### [AIM OF THE EXERCISE]
Set out each line from the following listing that includes the word "materials".

### [DATASET EXTRACT]

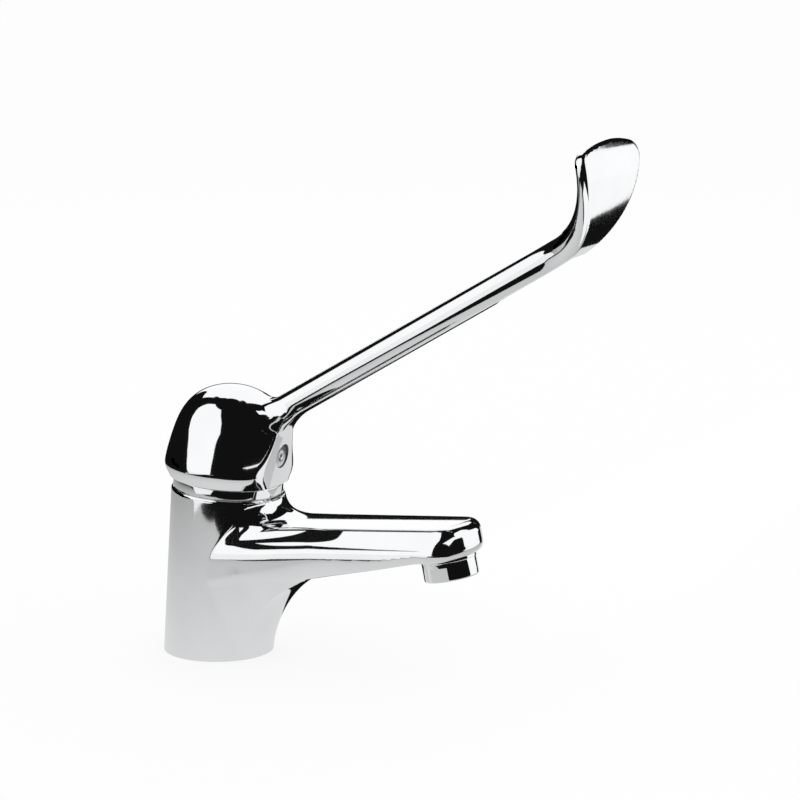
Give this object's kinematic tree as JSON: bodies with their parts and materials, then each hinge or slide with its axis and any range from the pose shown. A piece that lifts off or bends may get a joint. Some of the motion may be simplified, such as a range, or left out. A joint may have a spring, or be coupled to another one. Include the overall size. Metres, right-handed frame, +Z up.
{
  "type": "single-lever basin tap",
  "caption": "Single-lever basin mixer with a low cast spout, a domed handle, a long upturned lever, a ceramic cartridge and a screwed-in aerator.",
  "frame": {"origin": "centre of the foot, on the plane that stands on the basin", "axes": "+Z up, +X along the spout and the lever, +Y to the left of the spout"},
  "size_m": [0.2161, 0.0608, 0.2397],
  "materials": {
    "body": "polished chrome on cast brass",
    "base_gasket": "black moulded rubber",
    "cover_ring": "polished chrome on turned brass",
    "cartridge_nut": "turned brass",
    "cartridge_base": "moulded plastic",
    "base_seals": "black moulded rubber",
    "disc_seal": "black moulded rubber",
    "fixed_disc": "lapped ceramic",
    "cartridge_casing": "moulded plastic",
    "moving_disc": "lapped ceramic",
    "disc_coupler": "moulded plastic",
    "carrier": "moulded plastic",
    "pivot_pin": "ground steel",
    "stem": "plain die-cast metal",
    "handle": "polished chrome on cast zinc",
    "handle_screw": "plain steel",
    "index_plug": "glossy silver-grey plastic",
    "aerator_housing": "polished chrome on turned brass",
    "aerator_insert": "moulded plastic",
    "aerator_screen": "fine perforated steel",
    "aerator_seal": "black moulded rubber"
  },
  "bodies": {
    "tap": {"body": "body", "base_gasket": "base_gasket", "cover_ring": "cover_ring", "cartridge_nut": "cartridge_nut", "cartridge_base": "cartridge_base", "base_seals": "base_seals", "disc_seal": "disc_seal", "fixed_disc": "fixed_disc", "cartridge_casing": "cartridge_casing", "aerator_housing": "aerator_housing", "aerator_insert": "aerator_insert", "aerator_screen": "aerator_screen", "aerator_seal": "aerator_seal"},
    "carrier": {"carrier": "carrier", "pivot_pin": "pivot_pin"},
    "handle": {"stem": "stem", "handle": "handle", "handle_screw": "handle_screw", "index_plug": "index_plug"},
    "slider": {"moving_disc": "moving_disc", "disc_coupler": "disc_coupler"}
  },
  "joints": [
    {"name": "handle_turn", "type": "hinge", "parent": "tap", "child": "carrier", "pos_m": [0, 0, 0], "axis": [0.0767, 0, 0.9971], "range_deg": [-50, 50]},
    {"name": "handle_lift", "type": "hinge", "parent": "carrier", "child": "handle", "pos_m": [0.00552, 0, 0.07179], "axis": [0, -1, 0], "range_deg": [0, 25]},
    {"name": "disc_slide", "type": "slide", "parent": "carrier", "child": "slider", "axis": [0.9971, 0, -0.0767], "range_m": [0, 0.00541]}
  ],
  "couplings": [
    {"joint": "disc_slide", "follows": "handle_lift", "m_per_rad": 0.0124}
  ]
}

### [WORKED SOLUTION]
Give this object's kinematic tree as JSON: bodies with their parts and materials, then each hinge or slide with its axis and any range from the pose shown. A piece that lifts off or bends may get a joint. Some of the motion may be simplified, such as a range, or left out. A joint may have a spring, or be coupled to another one. Include the overall size. Metres, right-handed frame, +Z up.
  "materials": {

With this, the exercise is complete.